International Honors Program aren't simply studying complex world issues.

Their conversation slides effortlessly from the philosophy of Schleiermacher, to the symbolism of Frankenstein’s monster, to the genocide in Rwanda. They never miss a beat.

To hear Josh and Catherine discuss some of life’s most interesting topics and the world’s most vexing issues speaks exactly to why the International Honors Program has become such an important part of their college experience. They don’t simply study issues from afar – they study them from a variety of perspectives and in a variety of disciplines. They are not simply reading about the great thinkers and the great ideas that have made the world what it is – they are systematically dissecting and testing these ideas and looking at them from every perspective.

“The conversations I’m having in my IHON classes? I’ve never had conversations like these in my other classes,” said Catherine, an anthropology and global studies major from Bellevue, Wash.

Lots of schools have honors programs. They are tough. They require a lot of work. They are limited to high achieving students, of which there are a lot of expectations. And in that way, PLU’s program is no different than others.

There is, however, one key difference. What makes PLU’s program so unique is its interdisciplinary and international focus.

“This is really where PLU is on the cutting edge,” said Andrew Finstuen, assistant professor of religion and director of the International Honors Program. “A lot of honors programs are built on the older, traditional ‘Great Books’ model. But that’s not where the field is heading. When educators advise universities about how to build the honors program of the future, they talk of building an internationally focused program. And PLU has been doing that for years. PLU has a distinct advantage in that regard.”

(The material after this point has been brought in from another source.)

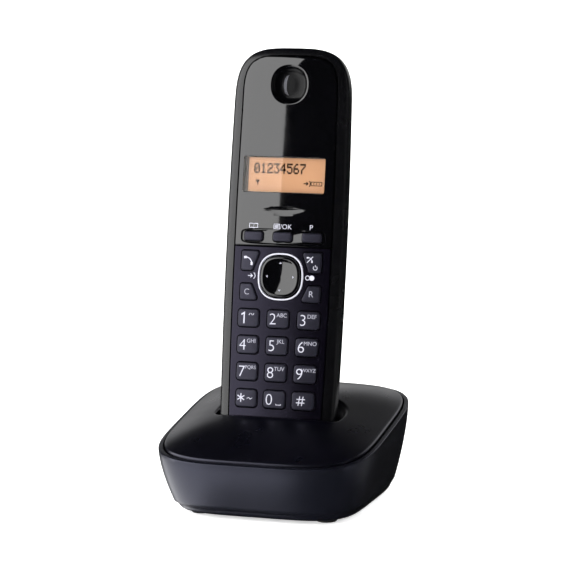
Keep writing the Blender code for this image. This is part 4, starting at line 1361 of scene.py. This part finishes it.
    def print_digit(self, key: Key, label: str, small: str) -> None:
        """Print a number key: the large sign and its small letters.

        Args:
            key: The key.
            label: The key's own name.
            small: Letters beside the sign.
        """
        x, z = key.centre
        top = key.surface(self.shape)
        marks = []
        if label == "1":
            one = [[(-0.9, 1.25), (0.35, 2.05), (0.35, -2.3)]]
            marks.append((*marks_of(self.printer.strokes(one, 0.52)), (x - 2.1, z)))
        elif label == "star":
            spokes = [[(-1.75 * math.cos(a), -1.75 * math.sin(a)), (1.75 * math.cos(a), 1.75 * math.sin(a))]
                      for a in np.radians((90, 30, 150))]
            marks.append((*marks_of(self.printer.strokes(spokes, 0.42)), (x - 2.2, z + 0.1)))
            tail = [[(-1.2, -0.1), (-0.4, 0.3), (0.3, -0.3), (1.1, 0.2)]]
            marks.append((*marks_of(self.printer.strokes(tail, 0.24)), (x + 1.6, z)))
        elif label == "hash":
            bars = [
                [(-0.9, -1.9), (-0.3, 1.9)],
                [(0.5, -1.9), (1.1, 1.9)],
                [(-1.6, 0.7), (1.9, 0.7)],
                [(-1.8, -0.7), (1.7, -0.7)],
            ]
            marks.append((*marks_of(self.printer.strokes(bars, 0.36)), (x - 0.9, z)))
        else:
            marks.append((*self.printer.text(label, 4.6, -0.1), (x - 2.15, z)))
        if label == "0":
            cup = [[(-1.0, 0.35), (-1.0, -0.1), (1.0, -0.1), (1.0, 0.35)]]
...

That international focus is what attracted Josh to the program in the first place. “I thought it was a cool opportunity – this was a chance to get the most out of my college career,” said Josh, a Spanish and environmental studies major from Happy Valley, Ore. He plans to study away in Oaxaca, Mexico, this fall.

Josh was a typical candidate for the honors program. He’s a strong student with a desire to study away. He’s pursuing advanced language study. He’s very interested in social justice issues. When he saw the opportunity to view some of the issues he cares about from many different perspectives, he couldn’t pass that up.

 In some ways, he got more than he bargained for. But he’s enjoying every minute of it.

“I’m humbled. The world is more complex than I’ve ever imagined. It made me realize that I’m not going to save the world – the best that I can do is try to understand.” Josh pauses, then asked: “But what is education without action?”

One of the things that also appeals to both Catherine and Josh is the fact that most of the classes are discussion-based, as opposed to lecture-based. It allows students to really get a chance to dig deep into the subject matter and explore it. Or, in the words of Catherine, the structure allows you to “find out what makes sense to you, dive in and swim around.”

It makes them feel like they are not simply getting lectured – they are part of the discovery process. An active part.

That’s the point, according to Finstuen. Because the students in the IHON program take the same seven classes together, they’ve already built a rapport. “They are already comfortable with each other. That makes the discussions more open, more engaging. It makes a huge difference,” Finstuen said.

Lively discussion means that students have to be prepared. Students can’t skip readings, or classes – simply having a larger workload is no excuse. Being part of a select group keeps everyone razor sharp – and accountable. “It is what post-graduate studies are like,” said Finstuen.

It is probably too early for either Josh or Catherine to decide if grad school is going to be their next step after PLU. They aren’t thinking about that right now. They are thinking about what they are learning in their IHON classes, and how they can apply it to their other classes.

 “It is worth the extra amount of work,” said Catherine, “because I’m challenged just enough out of my comfort zone.”

It could be said that is the reason both Catherine and Josh got into the IHON program – they wanted to get out of their comfort zones.

And that is a fundamental component of the IHON program: To ask each student, in the words of Finstuen, “where do you position yourself in all of this?”

This the big question both Josh and Catherine are still grappling with. As they explore the issues of great concern across the globe, what do they do with this knowledge? And how might they apply it in the world?

And while that might add to the day-to-day workload that every student at PLU deals with, they really wouldn’t have it any other way. “It’s nice to have my thoughts challenged,” said Catherine.

“Actually it’s not nice,” Josh added with a laugh. “But it is really important.”